If you're the kind of person that just falls back to sleep, this early morning sleep meditation might not be the best thing for you. You may need to get out of bed and sit, just so you don't fall asleep. However, the key to this weird “lying down meditation” is to pick a time of day when your brain is also going at two hundred and twenty three miles a second. Then you too could pull that duvet or sheet and meditate while lying down.
Which means that my flow is:
– High energy work
– Low energy work
– Back to high energy
– Low energy
And so on.
And the evening plays a big role in how the morning pans out
Before I go to bed, I write down what I'm going to do first thing in the morning. Sometimes that task is written down on a piece of paper or in Evernote (so I can access it on all my computers). Or I may use an app to make that note. I seem to swing between paper, phone or computer, but somehow I will write down what I have to do. It's usually just one thing and therefore I'm clear what needs to be done.

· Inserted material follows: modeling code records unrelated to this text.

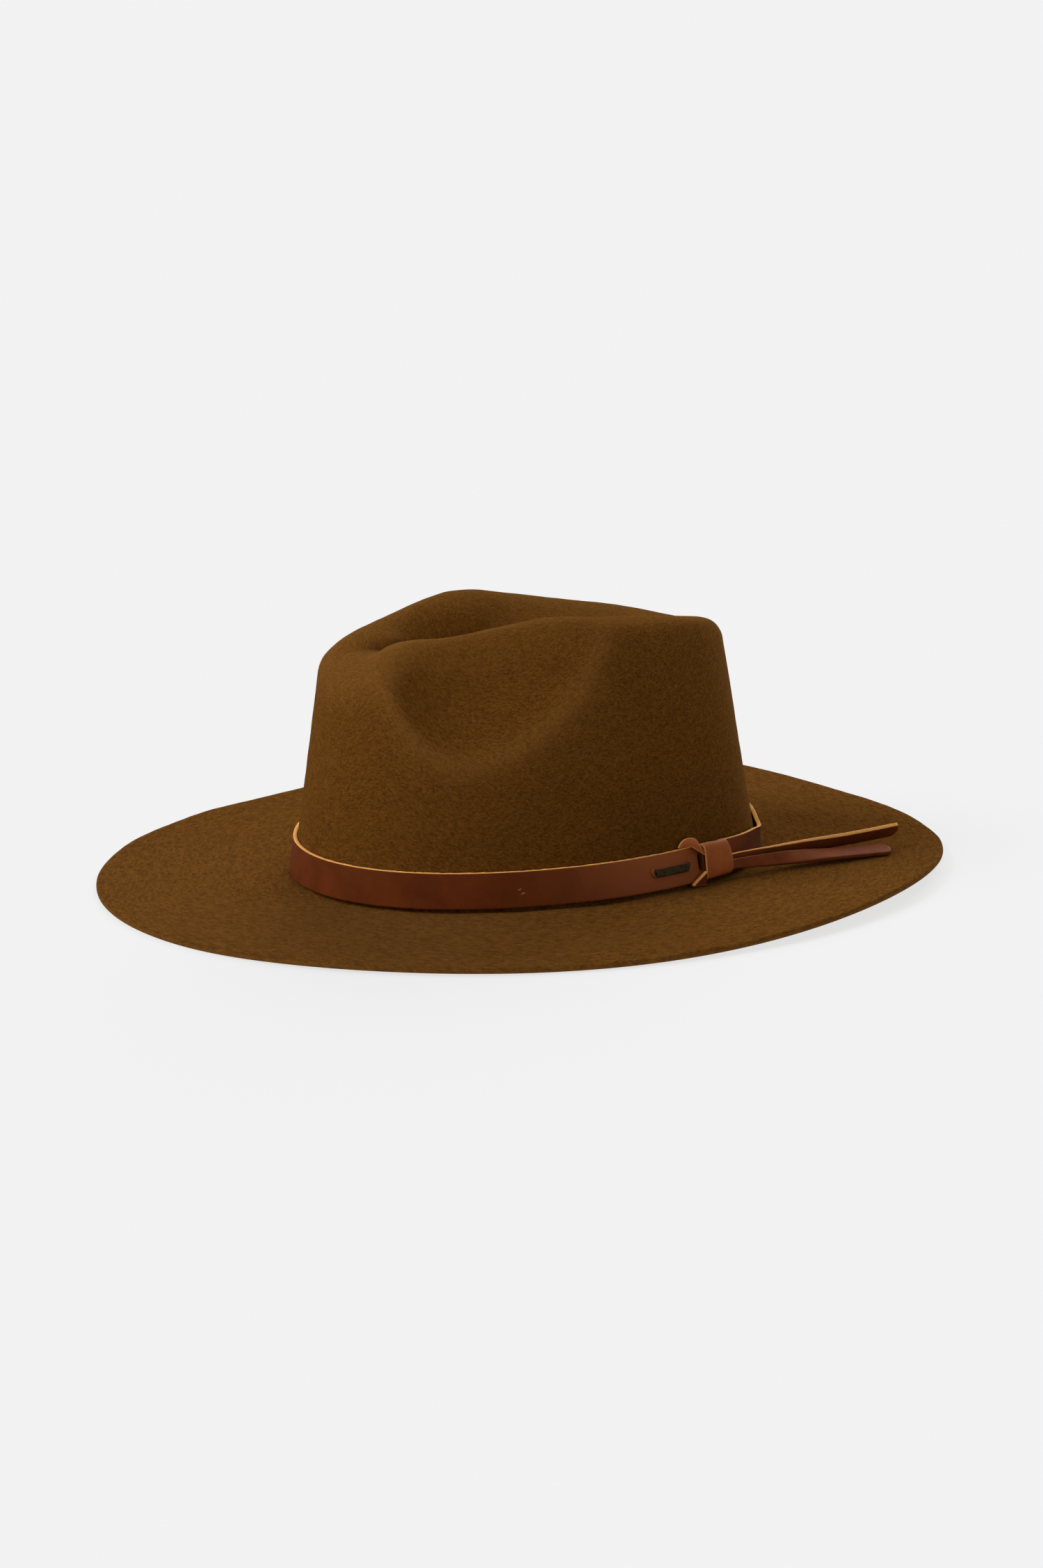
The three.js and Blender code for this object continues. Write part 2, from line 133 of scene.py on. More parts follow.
half_length = HEAD_LENGTH / 2
half_width = HEAD_WIDTH / 2
top_half_length = TOP_LENGTH / 2
top_half_width = TOP_WIDTH / 2
brim_half_length = BRIM_LENGTH / 2
brim_half_width = BRIM_WIDTH / 2
brim_depth = brim_half_length - half_length
band_foot = FELT + (BREAK_RADIUS - FELT) / 4 + CLEARANCE
band_inner = CLEARANCE
band_outer = CLEARANCE + LEATHER
on_band = band_outer + CLEARANCE

# Sections of the crown's top from front to back, as in the solids: along is a share of the half
# length of the top, height of CROWN_HEIGHT, crest of its half width, crease of CREASE_DEPTH and
# tilt of TOP_TILT, by which the wearer's left side lies higher.
TOP_SECTIONS = [
    {"along": -1.00, "height": 0.950, "crest": 0.50, "crease": 0.26, "tilt": 0.00},
    {"along": -0.80, "height": 0.972, "crest": 0.58, "crease": 0.56, "tilt": 0.00},
    {"along": -0.57, "height": 0.962, "crest": 0.66, "crease": 0.86, "tilt": -0.22},
    {"along": -0.34, "height": 0.989, "crest": 0.72, "crease": 1.00, "tilt": 0.00},
    {"along": -0.11, "height": 1.005, "crest": 0.74, "crease": 0.95, "tilt": 0.27},
    {"along": 0.23, "height": 0.971, "crest": 0.72, "crease": 0.75, "tilt": 0.52},
    {"along": 0.57, "height": 0.920, "crest": 0.66, "crease": 0.50, "tilt": 0.80},
    {"along": 0.85, "height": 0.872, "crest": 0.58, "crease": 0.25, "tilt": 0.82},
    {"along": 1.00, "height": 0.836, "crest": 0.50, "crease": 0.10, "tilt": 0.80},
]

# Waves of the brim's edge, as shares of EDGE_WAVE, by how often each goes round the head.
EDGE_WAVES = [
    {"times": 1, "front": -0.55, "side": -0.07},
    {"times": 2, "front": -0.33, "side": 0.35},
    {"times": 3, "front": 0.55, "side": 0.00},
    {"times": 4, "front": -0.33, "side": 0.00},
]

# The pinch in each side of the crown: its deepest place and its reach from there, as shares.
PINCH = {"along": -0.66, "rise": 0.97, "ahead": 0.30, "behind": 0.76, "above": 0.40, "below": 0.46}

# The band is painted lighter round the badge, as painted light, by degrees of turn. The slit in front of
# the keeper is a groove painted dark as painted shade, in millimetres along from KEEPER_TURN and up from the
# band's foot.
LIT_STRETCH = {"turn": 99, "spread": 21}
SLIT = {"along": -8.0, "half_width": 1.3, "up": 8.0, "half_height": 3.9, "depth": 1.3}
# Share of the raw edges' lighter colour that the band's foot edge keeps: it is painted darker than the top
# edge, as painted shade.
FOOT_RAW = 0.12

# Two small lifted slivers in the face of the band
NICK = {"length": 1.5, "height": 0.6, "thickness": 0.35, "slope": 0.25, "proud": 0.02,
        "end": 0.2, "uneven": 0.05, "points": 13}
NICKS = [
    {"turn": 62.25, "up": 7.5, "seed": 20.0},
    {"turn": 63.0, "up": 5.8, "seed": 21.0},
]

# The wrap round the knot. KEEPER_ARC is half its round, in half turns. KEEPER_REACH is how far it
# stands out from the band: at its foot and its top in front, and behind, where the two ends raise it,
# less a fall towards its top. It grows from start to end, which are shares of the width.
KEEPER_WIDTH = 14
KEEPER_INSET = 0.6
KEEPER_ROOM = 0.1
KEEPER_ROUNDNESS = 0.4
KEEPER_ARC = 0.496
KEEPER_REACH = {"foot": 1.0, "top": 2.2, "behind": 4.5, "fall": 0.9, "start": -0.62, "end": 0.55}

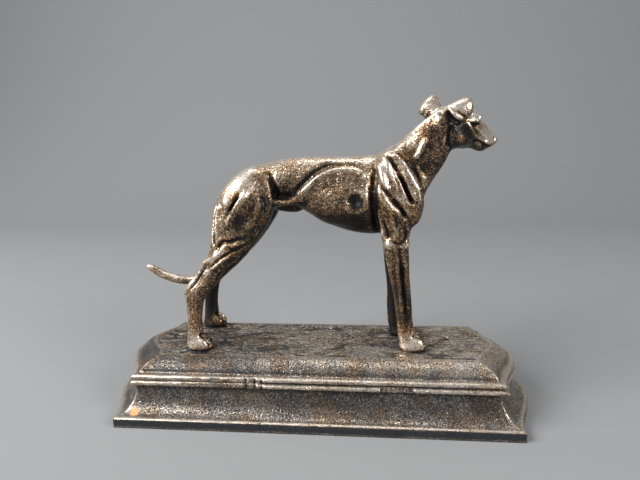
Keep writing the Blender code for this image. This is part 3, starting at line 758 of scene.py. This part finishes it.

Some nights I'll end up watching a series on Netflix
Which means that I'm more than likely to have a disturbed sleep. To make sure I get a good sleep, I need to turn off anything that will keep my brain active. An hour before bed time is probably the minimum amount of time to tune off, but more than one hour is even better. Winding down allows me to have a restful sleep and that allows me to function better once I wake up the next morning.
The better I sleep, the more energy I have the next morning. It's easy to get sucked up in a great TV series, and sometimes that's exactly what I end up doing. It's a big mistake because your energy and output is definitely affected the next day.